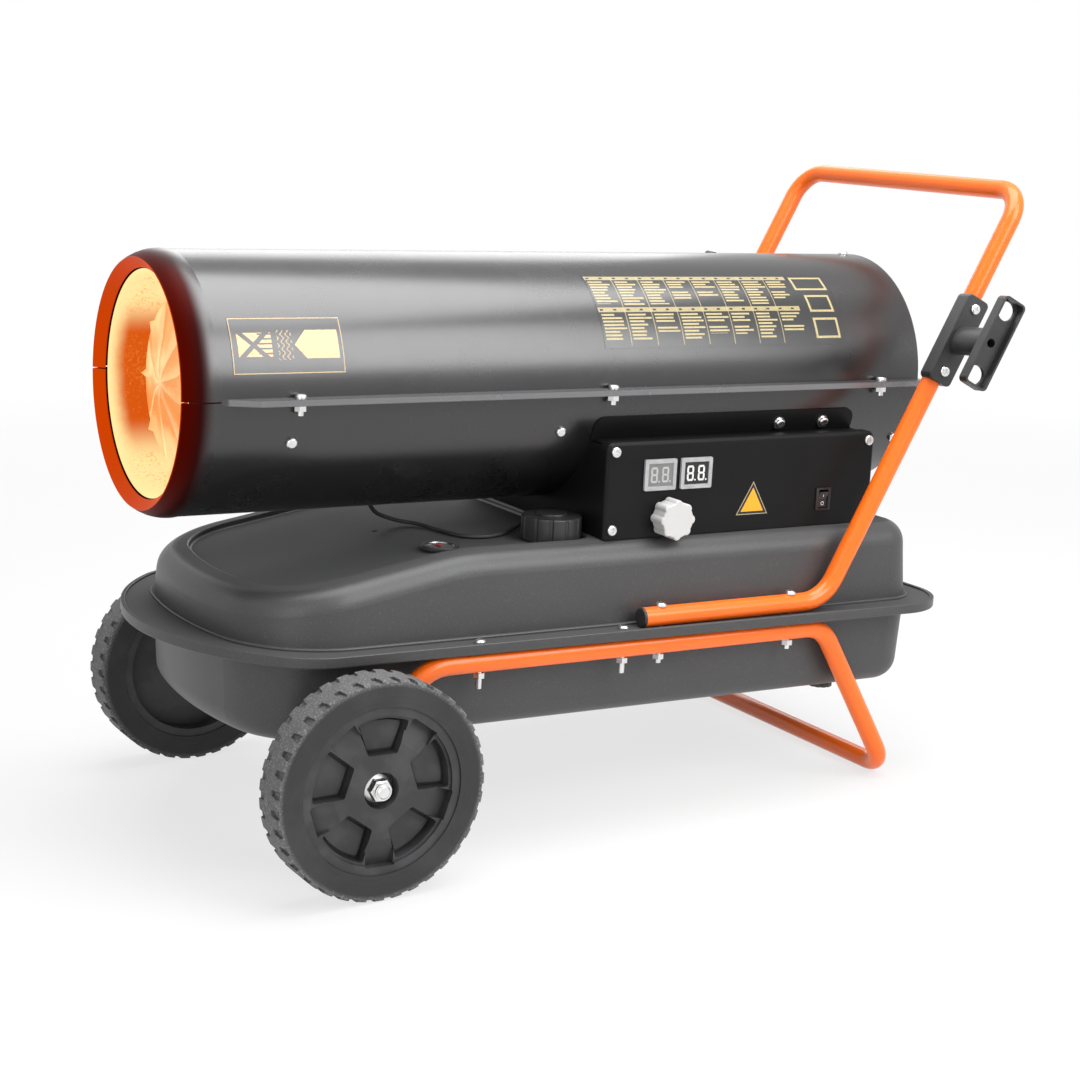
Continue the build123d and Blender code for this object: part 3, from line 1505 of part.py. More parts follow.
def switch_rocker():
    """Rocker at rest with its lower half pressed in."""
    half = rocker_length / 2
    profile = make_face(
        Polyline(
            (-half, rocker_front),
            (0, rocker_front - rocker_hollow),
            (half, rocker_front),
            (half * rocker_heel_share, -rocker_depth),
            (-half * rocker_heel_share, -rocker_depth),
            close=True,
        )
    )
    body = extrude(Plane.YZ * profile, rocker_width / 2, both=True)
    body += Rot(0, 90, 0) * Cylinder(rocker_pin_radius, rocker_width + 2 * rocker_pin_length)
    return facing_out(switch_x, switch_z) * Pos(0, 0, rocker_axis_z()) * Rot(rocker_throw, 0, 0) * body


def circuit_board():
    """Board on four stand-offs behind the panel, with relays and a capacitor."""
    back = box_face_y + box_sheet + seat_gap
    face = back + board_stand_off
    body = block(board_front_x, board_rear_x, face, face + board_sheet, board_low, board_high)
    for x in (board_front_x + board_inset, board_rear_x - board_inset):
        for z in (board_low + board_inset, board_high - board_inset):
            body += Pos(x, back, z) * Rot(-90, 0, 0) * ring(board_stand_off_radius, 0, 0, board_stand_off)
    side = board_inset * 2
    relay = Box(3 * board_inset, side, side)
    for share in relay_shares:
        x = board_front_x + share * (board_rear_x - board_front_x)
        body += Pos(x, face + board_sheet + side / 2 - seat_gap, board_high - 2 * side) * relay
    x = (board_front_x + board_rear_x) / 2
    capacitor = Rot(-90, 0, 0) * ring(board_inset, 0, -seat_gap, side)
    return body + Pos(x, face + board_sheet, board_low + 2 * board_inset) * capacitor


def ignition_transformer():
    low = box_floor + seat_gap
    middle = (transformer_x, transformer_y)
    body = block(
        middle[0] - transformer_length / 2,
        middle[0] + transformer_length / 2,
        middle[1] - transformer_width / 2,
        middle[1] + transformer_width / 2,
        low,
        low + transformer_height,
    )
    body = fillet(body.edges().filter_by(Axis.Z), transformer_terminal_radius)
    terminal = ring(transformer_terminal_radius, 0, -seat_gap, transformer_terminal_radius)
    for side in sides:
        x = middle[0] + side * transformer_length / 4
        body += Pos(x, middle[1] + transformer_width / 4, low + transformer_height) * terminal
    return body


def cable_gland():
    """Gland for the mains lead in the rear wall of the control box."""
    wall = box_sheet + seat_gap
    lock_nut = hexagon(gland_flats, -box_sheet - seat_gap - gland_inside / 2, -box_sheet - seat_gap)
    thread = ring(gland_thread_radius, 0, -box_sheet - gland_inside, seat_gap)
    flange = hexagon(gland_flats, seat_gap, gland_flange)
    dome = ring(gland_flats / 2 - seat_gap, 0, gland_flange, gland_outside)
    dome = fillet(dome.edges().group_by(Axis.Z)[-1], gland_bore_radius * bolt_dome_share)
    bore = ring(gland_bore_radius, 0, -3 * gland_inside, 2 * gland_outside)
    body = lock_nut + thread + flange + dome - bore
    return Pos(box_rear_x - wall, gland_y, gland_z) * Rot(0, 90, 0) * body


# Sensor cable

def sensor_cable():
    """Leaves the barrel, crosses the dish of the tank and enters the control box."""
    rest = dish_floor + cable_radius + cable_lift
    inner_top = barrel_height - sqrt((shell_inner - cut_overrun) ** 2 - cable_exit_y**2)
    route = [
        (cable_exit_x, cable_exit_y, inner_top),
        (cable_exit_x, cable_exit_y, 195),
        (124, 5, 184.5),
        (146, -8, rest),
        (150, -46, rest),
        (158, -78, rest),
        (190, -82, rest),
        (219, -63, rest + cable_radius),
        (246, cable_box_y - cable_radius, cable_box_z - 3 * cable_radius),
        (262, cable_box_y, cable_box_z),
        (box_front_x + 4 * box_sheet, cable_box_y, cable_box_z),
    ]
    points = [Vector(point) for point in route]
    bends = []
    for before, here, after in zip(points, points[1:], points[2:]):
        turn = (here - before).get_angle(after - here)
        shorter = min((here - before).length, (after - here).length)
        bends.append(cable_arc_share * shorter / tan(radians(turn) / 2))
    print("sensor cable bend radii in mm:", [round(bend, 1) for bend in bends])
    return bent_tube(points, bends, cable_radius)


# Cable hooks

def hook_axes(side):
    """Place on the handle tube: local X up the tube, Z outward."""
    x = handle_bend_x + hook_place * cos(handle_lean)
    z = handle_z + hook_place * sin(handle_lean)
    turn = radians(hook_turn)
    along = Vector(cos(handle_lean), 0, sin(handle_lean))
    across = Vector(-sin(handle_lean), 0, cos(handle_lean))
    out = Vector(0, side, 0) * cos(turn) + across * sin(turn)
    return Plane(origin=(x, side * tube_half_track, z), x_dir=along, z_dir=out)


def cable_hook():
    """Moulded saddle on the tube, a post and a slotted outer plate."""
    base = extrude(RectangleRounded(hook_length, hook_width, hook_corner), hook_face + hook_wrap)
    base = Pos(0, 0, -hook_wrap) * base
    base = fillet(base.edges().group_by(Axis.Z)[-1], hook_corner / 5)
    post = Pos(0, 0, hook_face) * extrude(Ellipse(hook_post_long, hook_post_short), hook_reach - hook_plate)
    low = hook_face + hook_reach - hook_plate
    plan = RectangleRounded(hook_length, hook_width, hook_corner)
    tray_plan = RectangleRounded(
        hook_length - 2 * hook_plate_wall, hook_width - 2 * hook_plate_wall, hook_corner - hook_plate_wall
    )
    plate = Pos(0, 0, low) * extrude(plan, hook_plate)
    plate -= Pos(0, 0, low + hook_plate_floor) * extrude(tray_plan, hook_plate)
    body = base + post + plate
    access_hole = ring(hook_hole_radius, 0, low - cut_overrun, low + 2 * hook_plate)
    screw_hole = ring(screw_radius + hole_gap, 0, 0, hook_face + cut_overrun)
    for side in sides:
        body -= Pos(side * hook_hole_offset, 0, 0) * (access_hole + screw_hole)
    body -= ring(hook_centre_hole, 0, low - hook_plate, low + 2 * hook_plate)
    tube = Rot(0, 90, 0) * Cylinder(tube_radius + seat_gap, 2 * hook_length)
    return body - tube


def cable_hooks():
    return [hook_axes(side) * cable_hook() for side in sides]


def hook_screws():
    parts = []
    for side in sides:
        for along in sides:
            place = Pos(along * hook_hole_offset, 0, hook_face + seat_gap)
            parts.append(hook_axes(side) * place * screw(hook_face))
    return parts


def standing():
    """Turns the chassis about its axle until wheels and leg bar stand level, centred on its length."""
    turned = Rot(0, degrees(tilt), 0)
    front = min(
        rim_front * cos(tilt) + rim_low * sin(tilt),
        barrel_front * cos(tilt) + (barrel_height - nose_radius) * sin(tilt),
        -wheel_radius,
    )
    rear = handle_top_x * cos(tilt) + handle_top_z * sin(tilt) + tube_radius
    return Pos(-(front + rear) / 2, 0, wheel_radius) * turned


skin = barrel_skin()
hub, rubber, inner_bush = wheel_hub(), tyre(), bush()

NODES = {
    "tank_base": tank_base,
    "tank_top": tank_top,
    "filler_neck": filler_neck,
    "fuel_strainer": fuel_strainer,
    "fuel_gauge": fuel_gauge,
    "drain_plug": drain_plug,
    "fuel_cap": fuel_cap,
    "cap_gasket": cap_gasket,
    "frame_tube": frame_tube,
    "axle": axle,
    "axle_spacers": axle_spacers,
    "axle_nuts": axle_nuts,
    "wheel_near": lambda: outward(-1) * hub,
    "wheel_far": lambda: outward(1) * hub,
    "tyre_near": lambda: outward(-1) * rubber,
    "tyre_far": lambda: outward(1) * rubber,
    "bush_near": lambda: outward(-1) * inner_bush,
    "bush_far": lambda: outward(1) * inner_bush,
    "handle_tube": handle_tube,
    "handle_end_plugs": handle_end_plugs,
    "frame_bolts": frame_bolts,
    "hex_nuts": hex_nuts,
    "upper_shell": lambda: half_shell(skin, 1),
    "lower_shell": lambda: half_shell(skin, -1),
    "seam_bolts": seam_bolts,
    "heat_liner": heat_liner,
    "combustion_chamber": combustion_chamber,
    "stand_offs": stand_offs,
    "side_screws": side_screws,
    "front_baffle": front_baffle,
    "nozzle_adaptor": nozzle_adaptor,
    "spray_nozzle": spray_nozzle,
    "electrode": electrode,
    "photocell": photocell,
    "motor": motor,
    "motor_bracket": motor_bracket,
    "bracket_bolts": bracket_bolts,
    "fan": fan,
    "drive_shaft": drive_shaft,
    "pump_body": pump_body,
    "pump_rotor": pump_rotor,
    "pump_cover": pump_cover,
    "pressure_gauge": pressure_gauge,
    "air_hose": air_hose,
    "fuel_hose": fuel_hose,
    "rear_guard": rear_guard,
    "sheet_screws": sheet_screws,
    "base_box": base_box,
    "panel_cover": panel_cover,
    "displays": displays,
    "thermostat": thermostat,
    "thermostat_shaft": thermostat_shaft,
    "thermostat_knob": thermostat_knob,
    "switch_housing": switch_housing,
    "switch_rocker": switch_rocker,
    "circuit_board": circuit_board,
    "ignition_transformer": ignition_transformer,
    "cable_gland": cable_gland,
    "sensor_cable": sensor_cable,
    "cable_hooks": cable_hooks,
    "hook_screws": hook_screws,
}

os.makedirs("parts", exist_ok=True)
for name, make in NODES.items():
    made = make()
    solids = made if isinstance(made, list) else [made]
    placed = [standing() * solid for solid in solids]
    whole = placed[0] if len(placed) == 1 else Compound(children=placed)
    whole.label = name
    export_step(whole, "parts/" + name + ".step")
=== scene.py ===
"""Oil-fired air heater on two wheels: finishes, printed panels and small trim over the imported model.

Pieces are modelled in millimetres in the chassis axes and then put in place: X runs along the barrel
to the handle, Z stands square to it, the near side is at negative Y and the origin is mid axle.
"""

import json
from math import atan2, cos, pi, radians, sin, sqrt

import bmesh
import bpy
from mathutils import Matrix, Vector


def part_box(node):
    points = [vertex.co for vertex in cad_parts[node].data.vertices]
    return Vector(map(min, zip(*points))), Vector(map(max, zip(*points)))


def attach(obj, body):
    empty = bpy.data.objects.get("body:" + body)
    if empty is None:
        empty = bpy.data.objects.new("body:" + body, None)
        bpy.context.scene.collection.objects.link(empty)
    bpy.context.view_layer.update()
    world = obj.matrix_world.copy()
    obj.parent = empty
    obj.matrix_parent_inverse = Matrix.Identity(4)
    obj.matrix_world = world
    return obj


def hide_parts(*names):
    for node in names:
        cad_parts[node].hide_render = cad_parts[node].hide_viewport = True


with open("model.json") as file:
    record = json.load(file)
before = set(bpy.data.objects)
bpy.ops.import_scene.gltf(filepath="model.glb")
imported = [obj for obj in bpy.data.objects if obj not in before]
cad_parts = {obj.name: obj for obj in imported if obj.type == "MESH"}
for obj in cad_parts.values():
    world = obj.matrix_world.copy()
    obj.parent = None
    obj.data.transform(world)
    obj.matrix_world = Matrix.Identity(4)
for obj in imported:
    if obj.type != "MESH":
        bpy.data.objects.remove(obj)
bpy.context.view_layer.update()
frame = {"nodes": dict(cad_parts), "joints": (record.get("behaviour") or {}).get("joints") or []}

bl_info = {
    "name": "Air heater finishes",
    "version": (1, 0, 0),
    "blender": (4, 5, 0),
    "location": "View3D > Sidebar > Heater",
    "description": "Finishes, printed panels and small trim for an oil-fired air heater",
    "category": "Object",
}

JOINTS = {joint["name"]: joint for joint in frame["joints"]}
AXLE = (Vector(JOINTS["wheel_near_spin"]["pos_m"]) + Vector(JOINTS["wheel_far_spin"]["pos_m"])) / 2
ALONG = Vector(JOINTS["fan_spin"]["axis"]).normalized()
TILT = atan2(-ALONG.z, ALONG.x)
MM = 0.001
CHASSIS = Matrix.Translation(AXLE) @ Matrix.Rotation(TILT, 4, "Y") @ Matrix.Scale(MM, 4)

# Places and sizes in chassis millimetres, and shares and angles beside them; a ramp has its two ends
BARREL_AXIS = 324.5
BARREL_RADIUS = 120.0
# Band of the painted highlight along the seam between the shells: its reach from the barrel's middle, then its
# half height
SEAM_HIGHLIGHT_REACH = (121.5, 123.0)
SEAM_HIGHLIGHT_HALF_HEIGHT = (2.0, 3.5)
# How far back from the mouth the coat turns matt and the painted firelight reaches
MOUTH_GLOW_REACH = (-141.0, -108.0)
LIP_END = -131.5
LIP_RADIUS = (112.4, 113.2)
LINER_RADIUS = (102.2, 102.6)
TREAD_FOOT = (93.0, 98.5)
SIDEWALL_EDGE = (92.0, 93.0)
PANEL_Y = -145.0
PLATE_ARC_STEP = radians(2.5)
PLATE_WALL_SHARE = 0.8
DISPLAYS = (("near_left", 329.0), ("near_right", 370.5))
DISPLAY_Z = 246.5
WINDOW_WIDTH = 27.4
WINDOW_HEIGHT = 21.4
WINDOW_LEVELS = (1.78, 2.03)
DIGIT_LEVELS = (1.98, 2.2)
DIGIT_PLACES = (-7.1, 5.5)
DIGIT_WIDTH_SHARE = 0.52
DIGIT_GAP_SHARE = 0.25
DIGIT_POINT_SHARE = 0.72
SWITCH_X = 528.0
SWITCH_Z = 212.5
SWITCH_AXIS_DEPTH = 3.0
SWITCH_LEAN = radians(8.0)
MARK_STEP = 4.2
MARK_LEVELS = (0.75, 1.1)
RING_LEVEL = 0.85
GAUGE_X = 118.0
GAUGE_Y = -102.0
GLASS_DEPTH = 1.0
DIAL_RADIUS = 13.8
GAUGE_RING_RADIUS = 13.1
TICK_SIZE = (0.4, 2.6, 0.1)
TICK_REACH = 9.8
TICKS = 9
TICK_ANGLE = radians(15)
FIRST_TICK = radians(-60)
LONG_TICK = 1.5
NEEDLE_ANGLE = radians(28)
NEEDLE_LENGTH = 9.0
NEEDLE_STEP = 4.0
BOSS_RADIUS = 1.5
TUBE_HALF_TRACK = 179.5
SLEEVE_REACH = 9.0
BEAD_RADIUS = 9.7
BEAD_RIPPLES = 18
BEAD_RIPPLE_SHARE = 0.04
FRAME_LEG_SLOPE = atan2(67.5, 90.0)
CABLE_ROUTE = (
    (98, 9, 210.05),
    (98, 9, 195),
    (124, 5, 184.5),
    (146, -8, 182.3),
    (150, -46, 182.3),
    (158, -78, 182.3),
    (190, -82, 182.3),
    (219, -63, 184.3),
    (246, -50, 191),
    (262, -48, 197),
    (275, -48, 197),
)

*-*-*

_Problem details:_
Give back exactly the lines running from the line that contains "for name, make" through the line that contains "in imported if", and nothing outside them.

_Completed exercise:_
for name, make in NODES.items():
    made = make()
    solids = made if isinstance(made, list) else [made]
    placed = [standing() * solid for solid in solids]
    whole = placed[0] if len(placed) == 1 else Compound(children=placed)
    whole.label = name
    export_step(whole, "parts/" + name + ".step")
=== scene.py ===
"""Oil-fired air heater on two wheels: finishes, printed panels and small trim over the imported model.

Pieces are modelled in millimetres in the chassis axes and then put in place: X runs along the barrel
to the handle, Z stands square to it, the near side is at negative Y and the origin is mid axle.
"""

import json
from math import atan2, cos, pi, radians, sin, sqrt

import bmesh
import bpy
from mathutils import Matrix, Vector


def part_box(node):
    points = [vertex.co for vertex in cad_parts[node].data.vertices]
    return Vector(map(min, zip(*points))), Vector(map(max, zip(*points)))


def attach(obj, body):
    empty = bpy.data.objects.get("body:" + body)
    if empty is None:
        empty = bpy.data.objects.new("body:" + body, None)
        bpy.context.scene.collection.objects.link(empty)
    bpy.context.view_layer.update()
    world = obj.matrix_world.copy()
    obj.parent = empty
    obj.matrix_parent_inverse = Matrix.Identity(4)
    obj.matrix_world = world
    return obj


def hide_parts(*names):
    for node in names:
        cad_parts[node].hide_render = cad_parts[node].hide_viewport = True


with open("model.json") as file:
    record = json.load(file)
before = set(bpy.data.objects)
bpy.ops.import_scene.gltf(filepath="model.glb")
imported = [obj for obj in bpy.data.objects if obj not in before]
cad_parts = {obj.name: obj for obj in imported if obj.type == "MESH"}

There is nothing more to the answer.